Impact of Hyperspectral Infrared Sounding Observation and Principal-Component-Score Assimilation on the Accuracy of High-Impact Weather Prediction

Abstract

Observations from a hyperspectral infrared (IR) sounding interferometer such as the Infrared Atmospheric Sounding Interferometer (IASI) and the Cross-Track Infrared Sounder (CrIS) are crucial to numerical weather prediction (NWP). By measuring radiance at the top of the atmosphere using thousands of channels, these observations convey accurate atmospheric information to the initial condition through data assimilation (DA) schemes. The massive data volume has pushed the community to develop novel approaches to reduce the number of assimilated channels while retaining as much information content as possible. Thus, channel-selection schemes have become widely accepted in every NWP center. Two significant limitations of channel-selection schemes are (1) the deficiency in retaining the observational information content and (2) the higher cross-channel correlation in the observational error (R) matrix. This paper introduces a hyperspectral IR observation DA scheme in the principal component (PC) space.
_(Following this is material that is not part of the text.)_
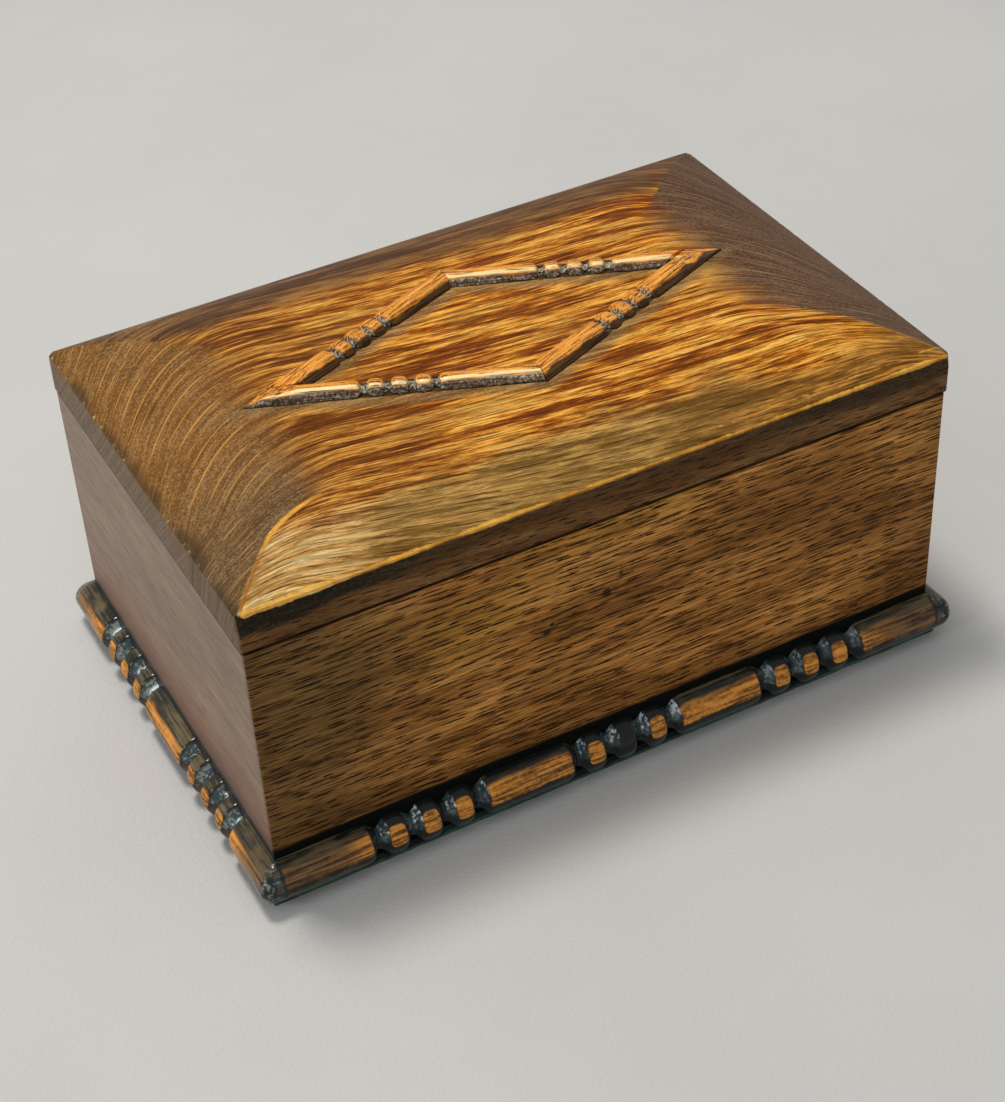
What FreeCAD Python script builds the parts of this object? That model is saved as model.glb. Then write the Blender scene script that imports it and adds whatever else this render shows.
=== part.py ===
import FreeCAD, Part
import math
import os
from FreeCAD import Vector

# Oak cigarette box with a pillow lid and split-turned mouldings, in millimetres.
# X runs along the front, Y runs to the back and Z is up.
# The origin is on the table, under the middle of the case.

# Case
body_length = 165.0
body_width = 105.0
rim_height = 67.5
wall_thickness = 7.0
corner_ease = 0.5
rim_chamfer = 0.4
bottom_thickness = 6.0
bottom_rebate = 3.5
bottom_clearance = 0.1

# Baize under the case
baize_thickness = 1.0
baize_margin = 1.8
baize_corner_ease = 1.0

# Lid
seam_gap = 0.3
lid_edge_height = 9.5
lid_overhang = 0.3
lid_crown_rise = 7.0
lid_slope_run = 24.0
lid_lower_chamfer = 0.7

# Split-turned moulding round the base
moulding_radius = 5.3
moulding_axis_inset = 0.5
moulding_corner_ease = 1.4
bead_count = 3
bead_pitch = 7.8
bead_group_spacing = 48.0
front_bead_group_count = 3
end_bead_group_count = 2
neck_width = 3.0
neck_depth = 2.0

# Lozenge of split-turned bars on the lid
lozenge_half_length = 51.0
lozenge_half_width = 21.5
bar_radius = 2.7
bar_axis_drop = 0.5
bar_bead_pitch = 5.0
bar_neck_width = 1.5
bar_neck_depth = 1.1

# Cedar lining and divider
lining_thickness = 2.5
lining_floor_thickness = 2.0
lining_drop = 3.0
lining_clearance = 0.1
divider_thickness = 3.0
divider_groove_depth = 1.2
divider_drop = 5.0
divider_dip_width = 50.0
divider_dip_depth = 12.0
divider_clearance = 0.1

# Stopped brass butt hinges
hinge_length = 25.0
hinge_setback = 32.5
hinge_open_angle = 100.0
hinge_stop_play = 0.5
leaf_thickness = 1.0
leaf_width = 6.2
leaf_clearance = 0.1
knuckle_radius = 1.8
knuckle_count = 3
knuckle_side_gap = 0.15
knuckle_clearance = 0.25
pin_radius = 0.9
pin_clearance = 0.05
stop_lug_reach = 3.4

# Hinge screws
screw_spacing = 15.0
screw_setback = 3.9
screw_length = 6.5
screw_radius = 0.9
screw_clearance = 0.05

# Places that follow from the sizes
half_length = body_length / 2
half_width = body_width / 2
case_foot_z = baize_thickness
cavity_floor_z = case_foot_z + bottom_thickness
lid_foot_z = rim_height + seam_gap
crown_z = lid_foot_z + lid_edge_height + lid_crown_rise
hinge_axis_z = rim_height + seam_gap / 2
knuckle_reach = knuckle_radius + knuckle_clearance
moulding_axis_z = case_foot_z + moulding_radius
lining_top_z = rim_height - lining_drop
lining_foot_z = cavity_floor_z + lining_floor_thickness
cavity_half_length = half_length - wall_thickness
cavity_half_width = half_width - wall_thickness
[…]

Four-month performance comparison case studies using the Weather Research and Forecasting model (WRF) as a forecast module between PC-score assimilation and the selected-channel assimilation experiment show that the PC-score assimilation scheme can reduce the initial condition’s root-mean-squared error for temperature and water vapor compared to the channel-selection scheme and thus improve the forecasting of precipitation and high-impact weather. Case studies using the Unified Forecast System Short-Range Weather (UFS-SRW) application as forecast module also indicate that the positive impact can be retained among different NWP models.